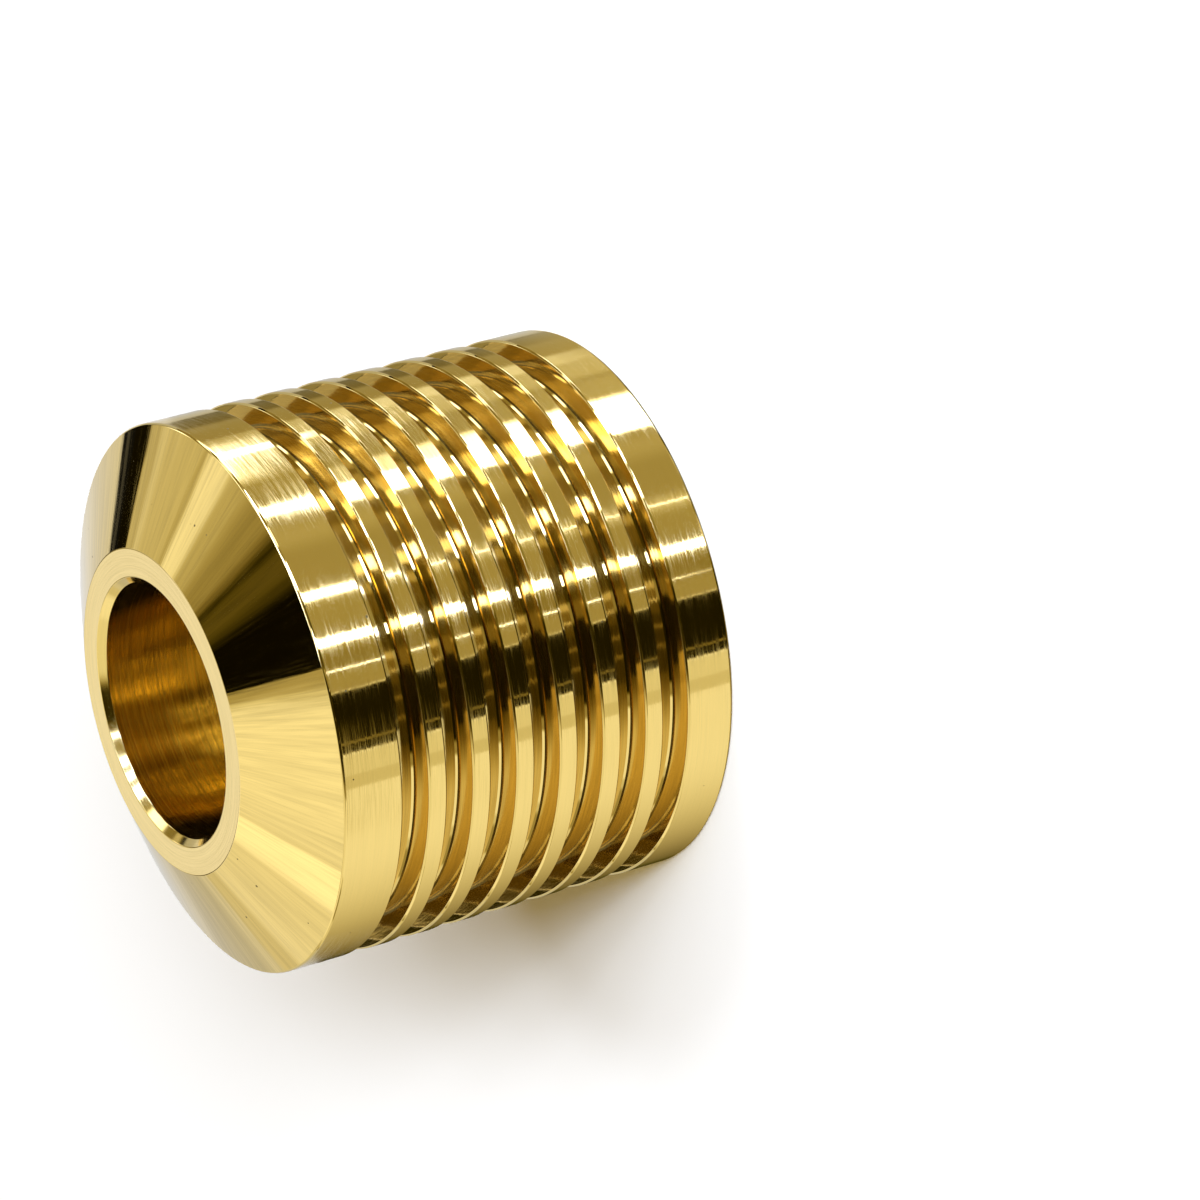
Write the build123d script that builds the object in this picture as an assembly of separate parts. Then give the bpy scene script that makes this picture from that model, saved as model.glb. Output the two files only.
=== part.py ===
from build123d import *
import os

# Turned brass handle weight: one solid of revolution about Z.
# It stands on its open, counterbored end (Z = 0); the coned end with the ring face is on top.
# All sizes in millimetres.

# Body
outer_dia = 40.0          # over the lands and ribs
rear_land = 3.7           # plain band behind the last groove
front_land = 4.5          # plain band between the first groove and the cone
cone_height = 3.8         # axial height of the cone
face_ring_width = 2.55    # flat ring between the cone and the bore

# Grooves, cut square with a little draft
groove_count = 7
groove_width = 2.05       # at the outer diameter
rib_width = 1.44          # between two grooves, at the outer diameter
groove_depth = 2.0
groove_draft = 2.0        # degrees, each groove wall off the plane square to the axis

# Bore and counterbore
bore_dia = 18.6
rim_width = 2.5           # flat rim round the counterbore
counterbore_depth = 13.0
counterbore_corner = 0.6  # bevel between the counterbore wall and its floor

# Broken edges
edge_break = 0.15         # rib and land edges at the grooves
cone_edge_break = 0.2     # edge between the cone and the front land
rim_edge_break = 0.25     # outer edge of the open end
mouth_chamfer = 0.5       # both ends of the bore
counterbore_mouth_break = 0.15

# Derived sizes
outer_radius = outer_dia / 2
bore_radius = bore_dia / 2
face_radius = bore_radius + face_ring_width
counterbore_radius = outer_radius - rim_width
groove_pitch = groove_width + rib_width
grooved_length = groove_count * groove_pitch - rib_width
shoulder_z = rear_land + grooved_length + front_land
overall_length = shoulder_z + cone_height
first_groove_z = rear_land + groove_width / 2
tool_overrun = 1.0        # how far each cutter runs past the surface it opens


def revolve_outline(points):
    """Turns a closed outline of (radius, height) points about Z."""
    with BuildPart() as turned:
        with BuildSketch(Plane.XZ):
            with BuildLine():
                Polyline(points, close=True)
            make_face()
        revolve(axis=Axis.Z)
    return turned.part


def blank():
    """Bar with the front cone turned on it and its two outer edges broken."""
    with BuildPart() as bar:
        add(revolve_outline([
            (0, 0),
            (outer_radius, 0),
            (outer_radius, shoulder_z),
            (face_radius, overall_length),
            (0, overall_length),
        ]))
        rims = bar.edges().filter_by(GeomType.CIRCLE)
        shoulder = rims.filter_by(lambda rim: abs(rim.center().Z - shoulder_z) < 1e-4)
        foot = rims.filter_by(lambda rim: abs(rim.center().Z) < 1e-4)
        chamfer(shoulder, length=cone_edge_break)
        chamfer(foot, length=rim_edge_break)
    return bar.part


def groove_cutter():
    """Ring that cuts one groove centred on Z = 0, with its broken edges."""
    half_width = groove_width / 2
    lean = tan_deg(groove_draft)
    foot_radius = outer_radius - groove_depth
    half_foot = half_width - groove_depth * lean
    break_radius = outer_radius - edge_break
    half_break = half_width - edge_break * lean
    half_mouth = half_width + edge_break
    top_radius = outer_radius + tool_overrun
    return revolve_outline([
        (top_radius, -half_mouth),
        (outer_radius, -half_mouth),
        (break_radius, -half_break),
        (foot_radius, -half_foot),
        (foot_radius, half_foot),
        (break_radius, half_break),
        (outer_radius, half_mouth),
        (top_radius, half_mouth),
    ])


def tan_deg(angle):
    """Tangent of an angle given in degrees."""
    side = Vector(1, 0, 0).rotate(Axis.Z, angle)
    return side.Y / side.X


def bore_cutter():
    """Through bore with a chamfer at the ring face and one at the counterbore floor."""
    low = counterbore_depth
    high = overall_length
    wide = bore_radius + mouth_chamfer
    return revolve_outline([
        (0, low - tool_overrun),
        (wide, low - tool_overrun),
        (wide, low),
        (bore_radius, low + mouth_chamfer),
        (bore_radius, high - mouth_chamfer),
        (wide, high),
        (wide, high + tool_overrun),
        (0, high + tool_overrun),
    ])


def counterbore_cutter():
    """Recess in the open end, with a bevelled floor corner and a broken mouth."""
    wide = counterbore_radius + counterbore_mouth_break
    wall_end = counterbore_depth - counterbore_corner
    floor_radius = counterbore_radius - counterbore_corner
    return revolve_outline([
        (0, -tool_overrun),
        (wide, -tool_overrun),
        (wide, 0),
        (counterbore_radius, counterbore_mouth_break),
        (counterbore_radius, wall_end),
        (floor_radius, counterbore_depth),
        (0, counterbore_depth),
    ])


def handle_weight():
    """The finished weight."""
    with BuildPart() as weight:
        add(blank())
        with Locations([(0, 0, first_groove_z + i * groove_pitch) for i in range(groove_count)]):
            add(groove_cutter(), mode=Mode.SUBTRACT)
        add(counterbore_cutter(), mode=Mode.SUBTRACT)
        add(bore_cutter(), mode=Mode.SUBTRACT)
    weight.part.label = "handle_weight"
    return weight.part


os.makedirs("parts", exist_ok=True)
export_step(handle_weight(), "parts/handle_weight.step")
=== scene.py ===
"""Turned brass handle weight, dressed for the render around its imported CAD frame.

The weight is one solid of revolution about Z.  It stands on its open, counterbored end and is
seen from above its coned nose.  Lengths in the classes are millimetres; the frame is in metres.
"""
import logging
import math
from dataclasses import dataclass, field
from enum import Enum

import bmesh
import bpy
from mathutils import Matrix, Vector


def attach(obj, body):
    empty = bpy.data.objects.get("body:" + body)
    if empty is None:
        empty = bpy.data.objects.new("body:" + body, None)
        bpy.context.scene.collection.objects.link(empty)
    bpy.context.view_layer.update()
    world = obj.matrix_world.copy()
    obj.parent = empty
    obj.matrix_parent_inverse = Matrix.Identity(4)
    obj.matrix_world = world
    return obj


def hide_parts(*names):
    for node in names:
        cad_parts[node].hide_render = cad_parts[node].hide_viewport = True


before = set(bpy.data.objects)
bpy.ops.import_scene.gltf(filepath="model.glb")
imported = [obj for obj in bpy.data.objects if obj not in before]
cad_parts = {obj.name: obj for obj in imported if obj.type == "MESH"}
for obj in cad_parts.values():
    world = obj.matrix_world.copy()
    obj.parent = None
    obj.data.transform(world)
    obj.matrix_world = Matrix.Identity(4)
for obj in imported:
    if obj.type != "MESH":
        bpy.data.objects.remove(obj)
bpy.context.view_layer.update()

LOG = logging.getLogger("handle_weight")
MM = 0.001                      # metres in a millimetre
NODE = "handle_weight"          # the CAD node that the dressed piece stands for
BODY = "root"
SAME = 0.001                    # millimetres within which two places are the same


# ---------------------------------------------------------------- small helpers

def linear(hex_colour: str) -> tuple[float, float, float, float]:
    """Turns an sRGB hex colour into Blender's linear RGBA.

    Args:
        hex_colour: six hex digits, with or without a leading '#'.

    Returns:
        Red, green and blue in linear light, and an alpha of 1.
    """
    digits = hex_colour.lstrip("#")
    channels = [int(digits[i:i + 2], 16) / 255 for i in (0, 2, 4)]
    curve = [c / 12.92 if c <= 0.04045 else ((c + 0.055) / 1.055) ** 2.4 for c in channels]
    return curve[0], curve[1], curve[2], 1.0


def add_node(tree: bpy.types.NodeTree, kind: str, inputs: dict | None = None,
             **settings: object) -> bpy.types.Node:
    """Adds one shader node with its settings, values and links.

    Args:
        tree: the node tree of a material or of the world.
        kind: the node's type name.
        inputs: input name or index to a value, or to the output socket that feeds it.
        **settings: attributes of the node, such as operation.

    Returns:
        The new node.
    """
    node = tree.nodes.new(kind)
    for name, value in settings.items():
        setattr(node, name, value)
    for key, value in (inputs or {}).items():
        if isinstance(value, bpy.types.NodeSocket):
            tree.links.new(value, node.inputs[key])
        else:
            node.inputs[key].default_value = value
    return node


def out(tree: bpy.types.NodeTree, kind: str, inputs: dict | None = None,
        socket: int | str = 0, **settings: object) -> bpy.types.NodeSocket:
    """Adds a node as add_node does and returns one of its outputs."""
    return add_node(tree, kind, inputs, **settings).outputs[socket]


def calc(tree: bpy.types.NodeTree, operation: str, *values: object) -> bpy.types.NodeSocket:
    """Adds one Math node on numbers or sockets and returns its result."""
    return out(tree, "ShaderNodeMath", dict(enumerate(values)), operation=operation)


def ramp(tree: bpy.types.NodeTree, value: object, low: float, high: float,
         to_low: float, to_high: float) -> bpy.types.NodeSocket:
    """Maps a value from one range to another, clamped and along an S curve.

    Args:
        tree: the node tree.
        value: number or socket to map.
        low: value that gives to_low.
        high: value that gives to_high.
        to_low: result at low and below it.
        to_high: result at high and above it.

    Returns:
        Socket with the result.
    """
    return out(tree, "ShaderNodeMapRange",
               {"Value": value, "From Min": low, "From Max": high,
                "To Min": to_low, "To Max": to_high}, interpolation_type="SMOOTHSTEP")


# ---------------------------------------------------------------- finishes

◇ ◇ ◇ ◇

→ Instruction: Go through the material above and output exactly the lines from the one containing "add(bore_cutter(), mode=Mode.SUBTRACT)" through the one containing "from mathutils import Matrix, Vector".

→ Output below:
        add(bore_cutter(), mode=Mode.SUBTRACT)
    weight.part.label = "handle_weight"
    return weight.part


os.makedirs("parts", exist_ok=True)
export_step(handle_weight(), "parts/handle_weight.step")
=== scene.py ===
"""Turned brass handle weight, dressed for the render around its imported CAD frame.

The weight is one solid of revolution about Z.  It stands on its open, counterbored end and is
seen from above its coned nose.  Lengths in the classes are millimetres; the frame is in metres.
"""
import logging
import math
from dataclasses import dataclass, field
from enum import Enum

import bmesh
import bpy
from mathutils import Matrix, Vector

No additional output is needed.